— WRITTEN INSTRUCTION —
Copy the full set of lines exactly as given.
>> Begin SUPPLIED INFORMATION
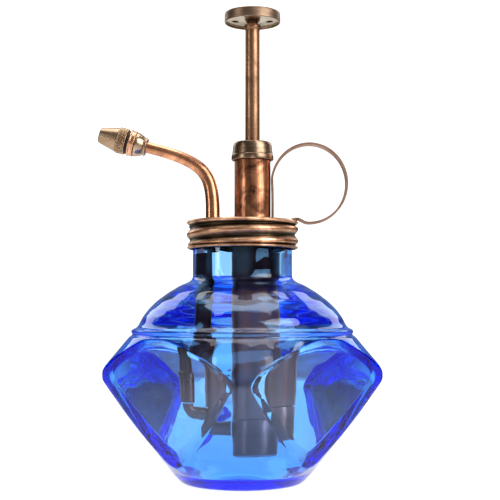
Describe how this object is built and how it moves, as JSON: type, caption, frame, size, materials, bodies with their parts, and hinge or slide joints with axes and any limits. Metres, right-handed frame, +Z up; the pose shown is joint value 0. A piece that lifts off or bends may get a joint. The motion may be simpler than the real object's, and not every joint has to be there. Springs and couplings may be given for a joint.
{
  "type": "hand mister",
  "caption": "Faceted glass bottle with a screw-on piston pump, a bent spout with an adjustable nozzle, a thumb knob and a finger ring.",
  "frame": {"origin": "centre of the bottle's flat underside", "axes": "+Z up along the bottle's axis, the spout points to -X and the finger ring to +X"},
  "size_m": [0.1037, 0.1014, 0.1712],
  "materials": {
    "glass": "clear cobalt blue, polished",
    "copper": "antique copper plate, brushed",
    "bronze": "dark antique bronze plate, brushed",
    "brass": "plain turned brass",
    "steel": "bright stainless steel",
    "rubber": "black nitrile rubber",
    "leather": "oiled leather cup"
  },
  "bodies": {
    "bottle": {"bottle": "glass"},
    "gasket": {"cap_gasket": "rubber"},
    "head": {"screw_cap": "copper", "barrel_lock_nut": "brass", "pump_barrel": "copper", "barrel_collar": "bronze", "gland_seal": "rubber", "rod_bush": "brass", "return_spring": "steel", "foot_valve_body": "copper", "ball_retainer": "brass", "transfer_elbow": "copper", "outlet_valve_body": "brass", "riser_tube": "copper", "riser_coupling": "brass", "spout_tube": "copper", "nozzle_body": "bronze", "nozzle_flange": "copper", "nozzle_o_ring": "rubber", "swirl_core": "brass", "finger_ring": "copper"},
    "plunger": {"pump_rod": "bronze", "knob": "bronze", "piston_backing": "brass", "piston_cup": "leather", "piston_washer": "brass", "piston_nut": "brass"},
    "intake_ball": {"intake_ball": "steel"},
    "outlet_ball": {"outlet_ball": "steel"},
    "nozzle_cap": {"nozzle_cap": "bronze"}
  },
  "joints": [
    {"name": "head_lift", "type": "slide", "parent": "bottle", "child": "gasket", "axis": [0, 0, 1], "range_m": [0, 0.1]},
    {"name": "head_turn", "type": "hinge", "parent": "gasket", "child": "head", "pos_m": [0, 0, 0.0942], "axis": [0, 0, 1], "range_deg": [0, 540]},
    {"name": "plunger_press", "type": "slide", "parent": "head", "child": "plunger", "axis": [0, 0, -1], "range_m": [0, 0.036], "stiffness_N_per_m": 60, "springref_m": -0.02, "deforming": ["return_spring"]},
    {"name": "nozzle_turn", "type": "hinge", "parent": "head", "child": "nozzle_cap", "pos_m": [-0.0352, 0, 0.1213], "axis": [-0.9668, 0, 0.2554], "range_deg": [0, 720]},
    {"name": "intake_ball_lift", "type": "slide", "parent": "head", "child": "intake_ball", "axis": [0, 0, 1], "range_m": [0, 0.0012]},
    {"name": "outlet_ball_lift", "type": "slide", "parent": "head", "child": "outlet_ball", "axis": [0, 0, 1], "range_m": [0, 0.0012]}
  ]
}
>> End SUPPLIED INFORMATION
— ANSWER —
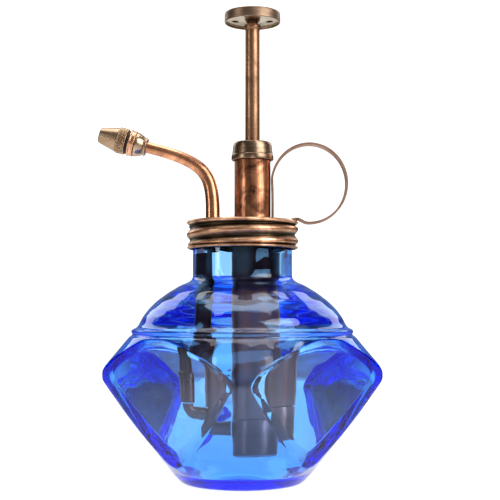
Describe how this object is built and how it moves, as JSON: type, caption, frame, size, materials, bodies with their parts, and hinge or slide joints with axes and any limits. Metres, right-handed frame, +Z up; the pose shown is joint value 0. A piece that lifts off or bends may get a joint. The motion may be simpler than the real object's, and not every joint has to be there. Springs and couplings may be given for a joint.
{
  "type": "hand mister",
  "caption": "Faceted glass bottle with a screw-on piston pump, a bent spout with an adjustable nozzle, a thumb knob and a finger ring.",
  "frame": {"origin": "centre of the bottle's flat underside", "axes": "+Z up along the bottle's axis, the spout points to -X and the finger ring to +X"},
  "size_m": [0.1037, 0.1014, 0.1712],
  "materials": {
    "glass": "clear cobalt blue, polished",
    "copper": "antique copper plate, brushed",
    "bronze": "dark antique bronze plate, brushed",
    "brass": "plain turned brass",
    "steel": "bright stainless steel",
    "rubber": "black nitrile rubber",
    "leather": "oiled leather cup"
  },
  "bodies": {
    "bottle": {"bottle": "glass"},
    "gasket": {"cap_gasket": "rubber"},
    "head": {"screw_cap": "copper", "barrel_lock_nut": "brass", "pump_barrel": "copper", "barrel_collar": "bronze", "gland_seal": "rubber", "rod_bush": "brass", "return_spring": "steel", "foot_valve_body": "copper", "ball_retainer": "brass", "transfer_elbow": "copper", "outlet_valve_body": "brass", "riser_tube": "copper", "riser_coupling": "brass", "spout_tube": "copper", "nozzle_body": "bronze", "nozzle_flange": "copper", "nozzle_o_ring": "rubber", "swirl_core": "brass", "finger_ring": "copper"},
    "plunger": {"pump_rod": "bronze", "knob": "bronze", "piston_backing": "brass", "piston_cup": "leather", "piston_washer": "brass", "piston_nut": "brass"},
    "intake_ball": {"intake_ball": "steel"},
    "outlet_ball": {"outlet_ball": "steel"},
    "nozzle_cap": {"nozzle_cap": "bronze"}
  },
  "joints": [
    {"name": "head_lift", "type": "slide", "parent": "bottle", "child": "gasket", "axis": [0, 0, 1], "range_m": [0, 0.1]},
    {"name": "head_turn", "type": "hinge", "parent": "gasket", "child": "head", "pos_m": [0, 0, 0.0942], "axis": [0, 0, 1], "range_deg": [0, 540]},
    {"name": "plunger_press", "type": "slide", "parent": "head", "child": "plunger", "axis": [0, 0, -1], "range_m": [0, 0.036], "stiffness_N_per_m": 60, "springref_m": -0.02, "deforming": ["return_spring"]},
    {"name": "nozzle_turn", "type": "hinge", "parent": "head", "child": "nozzle_cap", "pos_m": [-0.0352, 0, 0.1213], "axis": [-0.9668, 0, 0.2554], "range_deg": [0, 720]},
    {"name": "intake_ball_lift", "type": "slide", "parent": "head", "child": "intake_ball", "axis": [0, 0, 1], "range_m": [0, 0.0012]},
    {"name": "outlet_ball_lift", "type": "slide", "parent": "head", "child": "outlet_ball", "axis": [0, 0, 1], "range_m": [0, 0.0012]}
  ]
}